Ultimately, hyperthermia can lead to cardiac arrest, Faimon said.
There are 19 states that have laws against leaving children in the car alone.
Kansas is not one of them.
Fennell said her organization has tried for years to get laws passed in Kansas to make it illegal to leave children alone in cars even for a few minutes while a parent runs an errand.
“We want the laws, not to be the ‘parent police’ but to make sure the public knows this is very dangerous,” Fennell said. “If the only reason parents take kids with them out of the car is because they have concerns about a ticket, that’s great. Really, it’s the kids we’re worried about, not the convenience of the parent.”
On Friday, Jackson was booked into Sedgwick County Jail on suspicion of aggravated endangerment of a child.
Investigators say they hope to present their findings to prosecutors early this week, who in turn will decide whether to file charges.

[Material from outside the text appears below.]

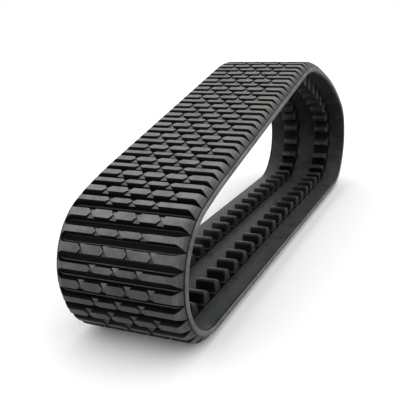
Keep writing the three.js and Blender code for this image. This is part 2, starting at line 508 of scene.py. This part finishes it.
def bar_mesh(sizes, top_width, tips):
    """Points and faces of a bar of six-sided blocks that meet tip to tip over low webs. Its own
    X runs along the belt, Y across it, and its top is towards -Z."""
    height = sizes.bar_height
    base = sizes.belt_thickness / 2
    half = top_width / 2
    # The walls lean out by a moulding draft, flare at their foot and sink into the belt.
    draft, flare, skirt = 3.5 * MM, 3 * MM, 3 * MM
    point_depth, tip_gap = 12.5 * MM, 1.2 * MM
    web_top, web_edge = height - 4 * MM, height * 0.6
    points, faces = [], []

    def put(x, y, up):
        place = (round(x, 7), round(y, 7), round(-(base + up), 7))
        if place not in points:
            points.append(place)
        return points.index(place)

    def face(*corners):
        ring = list(dict.fromkeys(corners))
        if len(ring) > 2:
            faces.append(ring)

    def wall(up):
        return half + draft * (height - up) / height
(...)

Often “the legal issues are: Did the parent intend to cause harm and, second, was the person aware that his actions would lead to harm? That’s what distinguishes something from being a tragedy to being a crime,” said Diamond, the neuroscientist.
“There is a knee-jerk reaction people have to this kind of thing occurring, and that is people will condemn the person who forgot the child and cast them as a child killer. But this says nothing about the person’s character. This has happened to people in all walks of life, good parents, and it’s a matter of conditions coming together. The bottom line is good parents forget their children, too.”